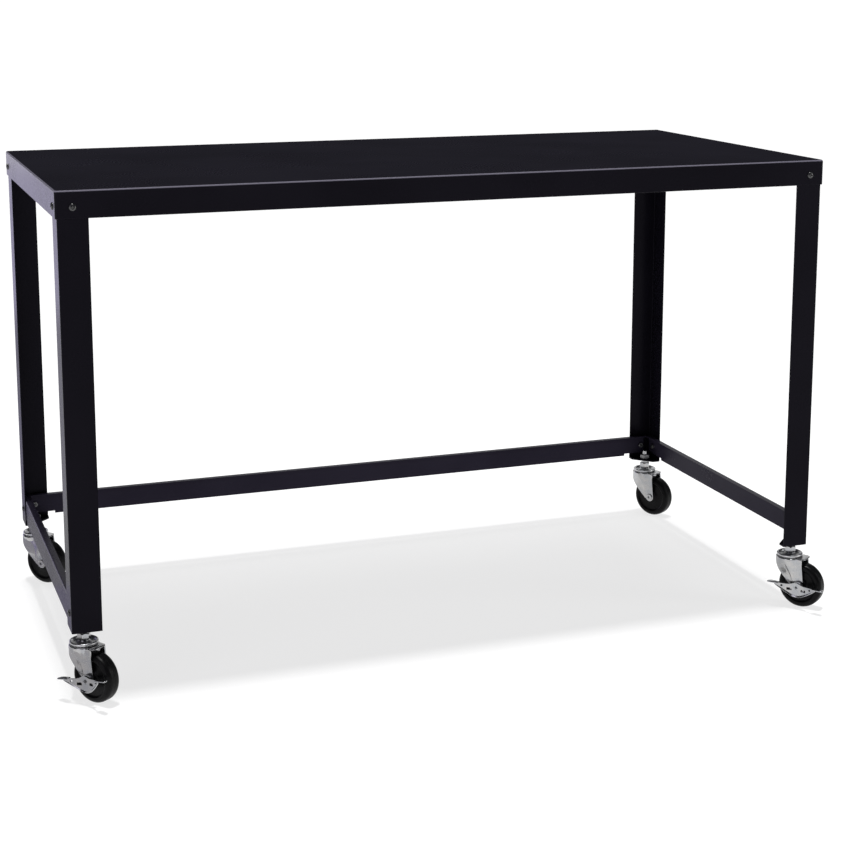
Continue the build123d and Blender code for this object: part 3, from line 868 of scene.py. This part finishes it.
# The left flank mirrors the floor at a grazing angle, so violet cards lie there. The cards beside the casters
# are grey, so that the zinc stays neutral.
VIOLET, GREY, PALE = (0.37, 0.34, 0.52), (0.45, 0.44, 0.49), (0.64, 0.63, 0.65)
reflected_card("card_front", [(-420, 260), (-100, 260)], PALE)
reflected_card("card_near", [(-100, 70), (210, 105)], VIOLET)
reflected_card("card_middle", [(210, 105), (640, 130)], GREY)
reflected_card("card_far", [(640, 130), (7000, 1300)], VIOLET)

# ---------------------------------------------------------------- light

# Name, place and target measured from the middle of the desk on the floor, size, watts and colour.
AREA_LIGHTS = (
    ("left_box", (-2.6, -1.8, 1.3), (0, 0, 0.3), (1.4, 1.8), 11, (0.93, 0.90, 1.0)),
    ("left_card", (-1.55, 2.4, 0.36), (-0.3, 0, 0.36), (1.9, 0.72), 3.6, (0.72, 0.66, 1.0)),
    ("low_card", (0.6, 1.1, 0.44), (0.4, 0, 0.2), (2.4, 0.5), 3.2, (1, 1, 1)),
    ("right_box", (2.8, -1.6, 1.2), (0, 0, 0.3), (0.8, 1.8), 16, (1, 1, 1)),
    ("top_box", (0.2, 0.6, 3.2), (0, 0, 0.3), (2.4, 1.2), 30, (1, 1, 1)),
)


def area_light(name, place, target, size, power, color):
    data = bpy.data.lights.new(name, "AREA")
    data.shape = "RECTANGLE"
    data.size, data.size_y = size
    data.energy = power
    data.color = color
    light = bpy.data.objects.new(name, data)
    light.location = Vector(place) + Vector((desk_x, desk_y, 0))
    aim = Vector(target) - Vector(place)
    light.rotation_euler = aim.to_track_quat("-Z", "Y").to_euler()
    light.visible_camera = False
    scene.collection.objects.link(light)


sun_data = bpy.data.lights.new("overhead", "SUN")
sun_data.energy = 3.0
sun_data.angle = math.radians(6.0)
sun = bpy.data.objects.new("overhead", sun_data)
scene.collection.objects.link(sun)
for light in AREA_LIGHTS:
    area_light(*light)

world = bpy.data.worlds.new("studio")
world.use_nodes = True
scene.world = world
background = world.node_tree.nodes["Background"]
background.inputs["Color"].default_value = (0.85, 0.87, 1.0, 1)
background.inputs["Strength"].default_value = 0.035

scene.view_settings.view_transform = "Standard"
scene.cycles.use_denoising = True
++++++++
» **EXERCISE DESCRIPTION**
Repeat the data verbatim.

» **RESULT FOR THIS TASK**
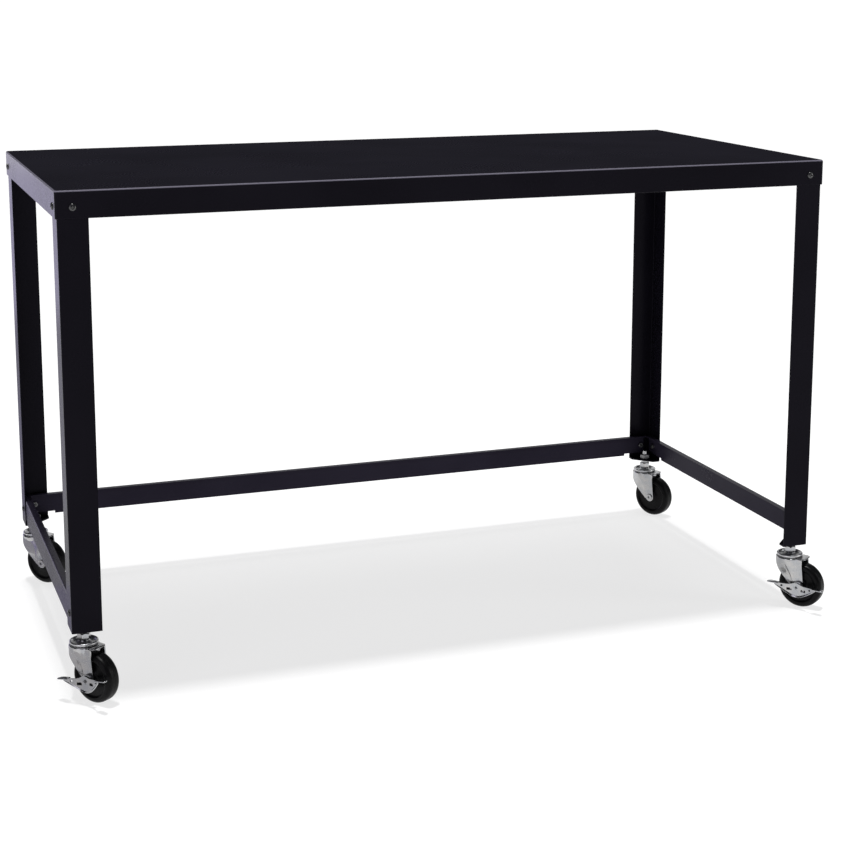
Continue the build123d and Blender code for this object: part 3, from line 868 of scene.py. This part finishes it.
# The left flank mirrors the floor at a grazing angle, so violet cards lie there. The cards beside the casters
# are grey, so that the zinc stays neutral.
VIOLET, GREY, PALE = (0.37, 0.34, 0.52), (0.45, 0.44, 0.49), (0.64, 0.63, 0.65)
reflected_card("card_front", [(-420, 260), (-100, 260)], PALE)
reflected_card("card_near", [(-100, 70), (210, 105)], VIOLET)
reflected_card("card_middle", [(210, 105), (640, 130)], GREY)
reflected_card("card_far", [(640, 130), (7000, 1300)], VIOLET)

# ---------------------------------------------------------------- light

# Name, place and target measured from the middle of the desk on the floor, size, watts and colour.
AREA_LIGHTS = (
    ("left_box", (-2.6, -1.8, 1.3), (0, 0, 0.3), (1.4, 1.8), 11, (0.93, 0.90, 1.0)),
    ("left_card", (-1.55, 2.4, 0.36), (-0.3, 0, 0.36), (1.9, 0.72), 3.6, (0.72, 0.66, 1.0)),
    ("low_card", (0.6, 1.1, 0.44), (0.4, 0, 0.2), (2.4, 0.5), 3.2, (1, 1, 1)),
    ("right_box", (2.8, -1.6, 1.2), (0, 0, 0.3), (0.8, 1.8), 16, (1, 1, 1)),
    ("top_box", (0.2, 0.6, 3.2), (0, 0, 0.3), (2.4, 1.2), 30, (1, 1, 1)),
)


def area_light(name, place, target, size, power, color):
    data = bpy.data.lights.new(name, "AREA")
    data.shape = "RECTANGLE"
    data.size, data.size_y = size
    data.energy = power
    data.color = color
    light = bpy.data.objects.new(name, data)
    light.location = Vector(place) + Vector((desk_x, desk_y, 0))
    aim = Vector(target) - Vector(place)
    light.rotation_euler = aim.to_track_quat("-Z", "Y").to_euler()
    light.visible_camera = False
    scene.collection.objects.link(light)


sun_data = bpy.data.lights.new("overhead", "SUN")
sun_data.energy = 3.0
sun_data.angle = math.radians(6.0)
sun = bpy.data.objects.new("overhead", sun_data)
scene.collection.objects.link(sun)
for light in AREA_LIGHTS:
    area_light(*light)

world = bpy.data.worlds.new("studio")
world.use_nodes = True
scene.world = world
background = world.node_tree.nodes["Background"]
background.inputs["Color"].default_value = (0.85, 0.87, 1.0, 1)
background.inputs["Strength"].default_value = 0.035

scene.view_settings.view_transform = "Standard"
scene.cycles.use_denoising = True